Sorry if this is an obvious question, but I was exploring FitCSVTool to convert between FIT and CSV formats and I naively assumed that converting from FIT to CSV and then back again would result in a file identical to the original FIT file.

However, the FIT file is missing all the "unknown" fields and messages.

It would seem to be fairly trivial for FitCSVTool to write a hex value for "unknown" so that the conversion would work. Is there some reason why this isn't done? Is there an alternative to FitCSVTool that works as I would have expected?

  • Replying to myself:

    After reading more of the source code and other resources it is clear that FitCSVTool is indeed not a complete conversion tool.

    I can see that Garmin wants to keep some fields/messages proprietary, which is fair enough. Having the ability to easily create FIT files with these fields/messages in them could lead to all sorts of mess. E.g., I was thinking of editing some heart rate data where the sensor clearly went tropo for a few minutes, however, this would likely invalidate some proprietary fields/messages that depended on using the sensor data at the time the original file was created (e.g., to calculate VO2 max, or time to recover).

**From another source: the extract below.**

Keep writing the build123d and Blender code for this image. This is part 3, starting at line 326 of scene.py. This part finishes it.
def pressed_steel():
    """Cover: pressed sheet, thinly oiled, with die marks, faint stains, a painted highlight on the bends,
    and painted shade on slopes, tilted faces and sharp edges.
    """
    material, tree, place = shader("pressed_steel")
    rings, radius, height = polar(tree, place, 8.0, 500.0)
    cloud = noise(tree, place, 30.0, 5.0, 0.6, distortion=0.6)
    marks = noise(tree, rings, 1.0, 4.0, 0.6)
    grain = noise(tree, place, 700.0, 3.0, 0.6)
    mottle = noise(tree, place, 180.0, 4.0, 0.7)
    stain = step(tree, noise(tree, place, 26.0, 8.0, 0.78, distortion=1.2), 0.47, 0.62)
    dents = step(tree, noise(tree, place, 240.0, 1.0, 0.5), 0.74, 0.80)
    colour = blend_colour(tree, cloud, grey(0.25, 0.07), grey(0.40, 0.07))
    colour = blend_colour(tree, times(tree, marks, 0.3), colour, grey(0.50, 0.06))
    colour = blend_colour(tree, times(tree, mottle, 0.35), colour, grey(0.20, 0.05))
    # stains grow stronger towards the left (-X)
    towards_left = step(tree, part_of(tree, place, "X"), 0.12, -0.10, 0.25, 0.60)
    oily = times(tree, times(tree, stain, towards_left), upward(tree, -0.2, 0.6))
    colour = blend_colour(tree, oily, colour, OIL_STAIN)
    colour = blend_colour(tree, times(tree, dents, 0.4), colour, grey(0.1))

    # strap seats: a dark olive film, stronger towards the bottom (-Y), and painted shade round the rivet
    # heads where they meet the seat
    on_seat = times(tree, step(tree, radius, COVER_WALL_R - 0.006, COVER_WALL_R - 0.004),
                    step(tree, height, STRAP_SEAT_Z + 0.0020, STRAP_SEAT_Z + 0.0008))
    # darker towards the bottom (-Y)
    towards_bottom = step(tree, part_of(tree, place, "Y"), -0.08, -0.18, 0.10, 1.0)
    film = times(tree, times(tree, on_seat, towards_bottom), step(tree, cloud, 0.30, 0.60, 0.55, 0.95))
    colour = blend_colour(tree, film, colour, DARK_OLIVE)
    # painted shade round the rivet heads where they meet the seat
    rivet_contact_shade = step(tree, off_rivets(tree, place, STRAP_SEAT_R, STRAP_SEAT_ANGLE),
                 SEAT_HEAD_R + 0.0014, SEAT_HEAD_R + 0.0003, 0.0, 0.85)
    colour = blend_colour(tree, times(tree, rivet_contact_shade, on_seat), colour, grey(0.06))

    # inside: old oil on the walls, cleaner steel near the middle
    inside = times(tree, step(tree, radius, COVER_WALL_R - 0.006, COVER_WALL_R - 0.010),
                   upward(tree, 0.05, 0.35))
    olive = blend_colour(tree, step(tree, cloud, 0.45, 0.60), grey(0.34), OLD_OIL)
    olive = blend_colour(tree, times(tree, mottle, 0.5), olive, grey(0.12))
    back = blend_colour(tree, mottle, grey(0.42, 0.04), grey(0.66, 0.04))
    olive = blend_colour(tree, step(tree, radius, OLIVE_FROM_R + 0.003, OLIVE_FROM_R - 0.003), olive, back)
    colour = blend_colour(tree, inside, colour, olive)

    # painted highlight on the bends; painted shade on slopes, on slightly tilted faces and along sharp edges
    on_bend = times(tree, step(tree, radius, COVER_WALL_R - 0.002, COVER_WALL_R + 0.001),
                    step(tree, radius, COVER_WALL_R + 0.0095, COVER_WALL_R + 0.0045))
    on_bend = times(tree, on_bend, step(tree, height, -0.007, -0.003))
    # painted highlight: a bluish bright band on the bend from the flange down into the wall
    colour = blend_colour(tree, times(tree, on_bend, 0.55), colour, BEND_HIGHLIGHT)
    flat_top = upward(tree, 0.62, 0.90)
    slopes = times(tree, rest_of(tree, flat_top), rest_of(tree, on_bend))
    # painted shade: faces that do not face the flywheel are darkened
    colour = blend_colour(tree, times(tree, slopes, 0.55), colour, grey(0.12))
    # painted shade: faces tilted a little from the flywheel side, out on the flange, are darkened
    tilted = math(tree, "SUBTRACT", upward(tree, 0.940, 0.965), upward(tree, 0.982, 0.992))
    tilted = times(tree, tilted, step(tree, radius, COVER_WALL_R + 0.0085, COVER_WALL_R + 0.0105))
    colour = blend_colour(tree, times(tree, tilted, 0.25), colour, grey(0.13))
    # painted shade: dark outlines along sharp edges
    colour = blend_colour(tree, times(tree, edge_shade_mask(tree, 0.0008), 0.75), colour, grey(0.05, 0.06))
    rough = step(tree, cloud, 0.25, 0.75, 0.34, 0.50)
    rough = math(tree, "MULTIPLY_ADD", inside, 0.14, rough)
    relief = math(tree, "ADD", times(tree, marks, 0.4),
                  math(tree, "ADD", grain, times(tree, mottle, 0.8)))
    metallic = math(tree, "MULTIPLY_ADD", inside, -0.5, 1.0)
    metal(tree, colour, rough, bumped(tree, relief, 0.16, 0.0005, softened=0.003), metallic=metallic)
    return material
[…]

    Still, I have a couple of suggestions:

    (1) Make the above information explicit in the documentation for FitCSVTool, and

    (2) Consider opening up some of the unknown fields. E.g., it is widely known how to extract VO2 max from message type 140, so why not include this in the SDK?

  • Using one of the SDKs, that supports both reading and writing files: C, C#, C++, Java, Objective-C, a FIT file can be decoded, modified, and then re-encoded without losing and of the proprietary data. 

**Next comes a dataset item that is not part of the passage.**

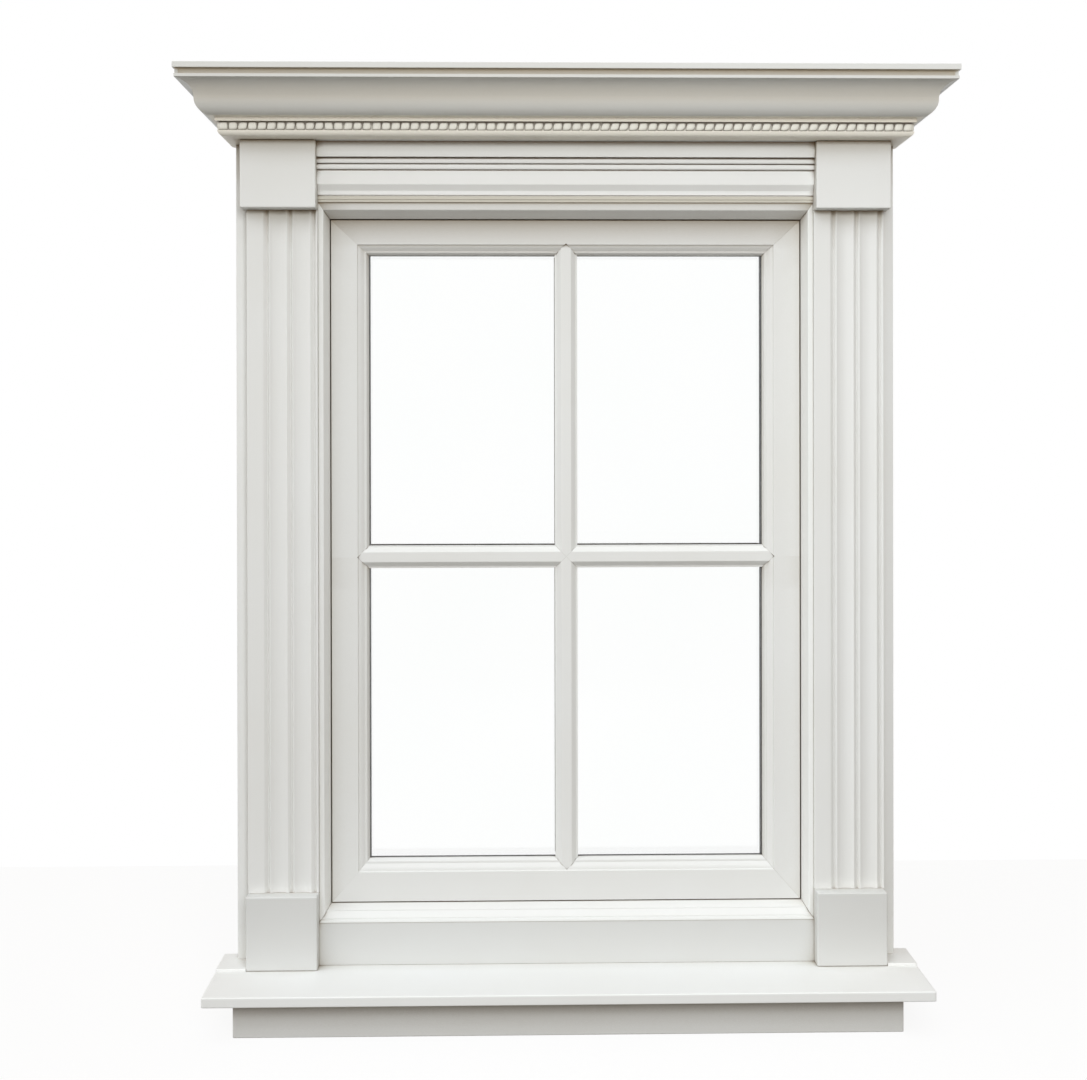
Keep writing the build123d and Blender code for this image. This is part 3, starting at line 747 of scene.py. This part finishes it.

  • Thanks for your reply. I might look into modifying FitCSVTool to do this.

  • Hello.

    About half a year ago I was probably doing the same thing as the OP is doing now. Maybe, my story will help.

    Before starting to think about developing something with Java FIT SDK I wanted to be sure, that decoding and encoding are lossless. In other words, I expected encode(decode(fit))=fit, as it is true for Base64, Deflate, etc. After some digging I've found, that it is not 100% possible with provided SDK, because com.garmin.fit.FileEncoder#writeFileHeader writes current SDK version in header, so these bytes as well as the arch (Big/Little Endian) and checksum will differ in any case.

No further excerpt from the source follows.